Another limitation is that my framework only works with regular time-series that are measured on a fixed schedule, e.g. monthly, quarterly, or annual. It’s not set up to handle data that is more frequent than daily (I’m only storing dates, not timestamps). For public time-series data of the sort published by statistics agencies this isn’t a problem, and building a system that can cope with realtime or ad-hoc frequency is a lot more complicated.

Making it go

The ‘data cleaner’ R code is mostly custom code for each source. It downloads a data file and checks if it’s different from the previous download of the same file (if any). If there are any differences, the whole thing is loaded into the database, updating and appending any data that was already there. Each data source requires its own bespoke cleaning to separate the data and metadata, standardise column names, reformat dates, and fix other oddities (Fun fact: in some Stats NZ datasets, dates in October are coded as “1” for the month and January dates are coded as “01”. Funner fact: StatsNZ knows about this, but they won’t fix it in case it breaks the code that anyone has written to clean up the errors in their data!).

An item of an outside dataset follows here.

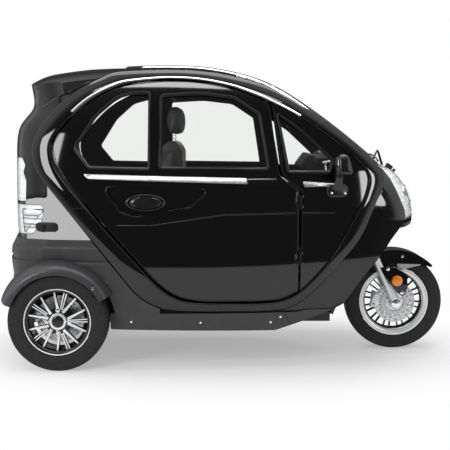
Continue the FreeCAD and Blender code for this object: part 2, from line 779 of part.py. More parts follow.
front_tyre = faceted_tyre("front_tyre", "front_tyre_radius", "front_tyre_width", "front_flange_radius")
front_rim = alloy_rim("front_rim", "front_tyre_width", "front_flange_radius", "52", 12, FRONT_BARS, 16, 8, -64, 64)
front_disc = turned("front_disc", [
    ("Sizes.spindle_radius + 2", "64"),
    ("Sizes.disc_radius * 0.62", "64"),
    ("Sizes.disc_radius * 0.62", "66"),
    ("Sizes.disc_radius", "66"),
    ("Sizes.disc_radius", "66 + Sizes.disc_wall"),
    ("Sizes.disc_radius * 0.55", "66 + Sizes.disc_wall"),
    ("Sizes.disc_radius * 0.55", "68"),
    ("Sizes.spindle_radius + 2", "68"),
])
for thing in (front_tyre, front_rim, front_disc):
    place(thing, "Sizes.wheelbase - Sizes.rear_axle_setback", "0", "Sizes.front_tyre_radius", FACE_RIGHT)
    keep(thing.Name, thing)

# Steering: everything lies on the raked axis, which passes behind the front axle
rake = math.radians(size["steering_rake"])
steer_up = Vector(-math.sin(rake), 0, math.cos(rake))
steer_ahead = Vector(math.cos(rake), 0, math.sin(rake))
front_hub = Vector(front_axle_x, 0, size["front_tyre_radius"])
steer_foot = front_hub - steer_ahead * size["fork_offset"]


def on_steering(up, ahead=0.0, side=0.0):
    return steer_foot + steer_up * up + steer_ahead * ahead + Vector(0, side, 0)


def on_rake(shape, up):
    """Shape about the origin, moved up the steering axis and leaned with it."""
    lean = Placement(on_steering(up), Rotation(Vector(0, 1, 0), -size["steering_rake"]))
    shape.Placement = lean.multiply(shape.Placement)
    return shape


pieces = []
leg_length = size["fork_leg_length"]
for sign in (-1, 1):
    side = sign * size["fork_spread"]
    foot = on_steering(-25, size["fork_offset"], side)
    pieces.append(Part.makeCylinder(size["fork_leg_radius"], leg_length + 25, foot, steer_up))
    pieces.append(Part.makeCylinder(26, 36, on_steering(0, size["fork_offset"], side - 18), Vector(0, 1, 0)))
    for up in (205, 262):
        inner = size["front_tyre_width"] / 2 + 10
        start = on_steering(up, size["fork_offset"], inner if sign > 0 else -size["fork_spread"])
        pieces.append(Part.makeCylinder(7, size["fork_spread"] - inner, start, Vector(0, 1, 0)))
spread = size["fork_spread"]
axle_end = on_steering(0, size["fork_offset"], -spread)
pieces.append(Part.makeCylinder(size["spindle_radius"], 2 * spread, axle_end, Vector(0, 1, 0)))
clamp = Part.makeBox(90, 2 * spread + 52, 26)
clamp.translate(Vector(-28, -spread - 26, 0))
pieces.append(on_rake(clamp, leg_length - 26))
stem_foot = on_steering(leg_length - 26)
stem = Part.makeCylinder(size["stem_radius"], size["stem_length"] - leg_length + 26, stem_foot, steer_up)
pieces.append(stem)
fork = pieces[0].fuse(pieces[1:]).removeSplitter()
keep_shape("front_fork", fork)

# Fender: a channel over the front tyre, cut off level above the axle
fender_outer = size["front_tyre_radius"] + size["fender_gap"] + size["fender_wall"]
fender_half = size["front_tyre_width"] / 2 + 10


def fender_drum(wall_size):
    """Drum over the front wheel, smaller by a wall on its rim and both its ends."""
    half = fender_half - wall_size
    return Part.makeCylinder(fender_outer - wall_size, 2 * half, front_hub - Vector(0, half, 0), Vector(0, 1, 0))


FENDER_CUT = [(1090, 452), (1030, 468), (880, 476), (790, 430), (650, 390), (640, 700), (1300, 700)]
fender = fender_drum(0).cut(fender_drum(size["fender_wall"])).common(prism(wire_of(FENDER_CUT), -300, 300))
keep_shape("front_fender", fender)

# Handlebar: a bent tube clamped on the stem
bar_height = size["stem_length"] - 15
centre = on_steering(bar_height, 30)
reach = size["handlebar_reach"]
route = [
    centre + Vector(-110, -reach, 25), centre + Vector(-30, -reach * 0.45, 25), centre + Vector(0, -55, 0),
    centre + Vector(0, 55, 0), centre + Vector(-30, reach * 0.45, 25), centre + Vector(-110, reach, 25),
]
runs = []
for start, end in zip(route, route[1:]):
    runs.append(Part.makeCylinder(size["grip_radius"], (end - start).Length, start, end - start))
    runs.append(Part.makeSphere(size["grip_radius"], end))
handle_tube = runs[0].fuse(runs[1:-1])
yoke = Part.makeCylinder(26, 30, on_steering(bar_height - 15), steer_up)
neck = Part.makeBox(50, 60, 30)
neck.translate(Vector(0, -30, 0))
pod = Part.makeBox(110, 190, 60)
pod.translate(Vector(-15, -95, 32))
fittings = [yoke, on_rake(neck, bar_height - 15), on_rake(pod, bar_height - 15)]
handlebar = handle_tube.fuse(fittings).cut(stem)
keep_shape("handlebar", handlebar)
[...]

The ‘data loader’ code is more straighforward. It just grabs whatever data is needed for a visualisation from DuckDB, maybe does some calculations or transformations, and dumps the output in CSV format. A data visualisation in Observable Framework then loads this data and does whatever needed to show charts, etc, using Observable Plot or other Observable tools.

Next steps

I’ve only pulled in a few time-series datasets so far, so the next task is to import a lot more. Since each dataset has its own little quirks, it’s a bit time-consuming to write and test the cleaning code, but that’s a one-off task (until something changes in the source format, and it breaks).

For now, the process to update each dataset will be run manually, so I can keep an eye on things and fix any errors. Once it seems to be working smoothly, I’ll wrap the data cleaners in a master script that runs them all on a regular schedule, and produces a summary of what changed so I can keep tabs on things.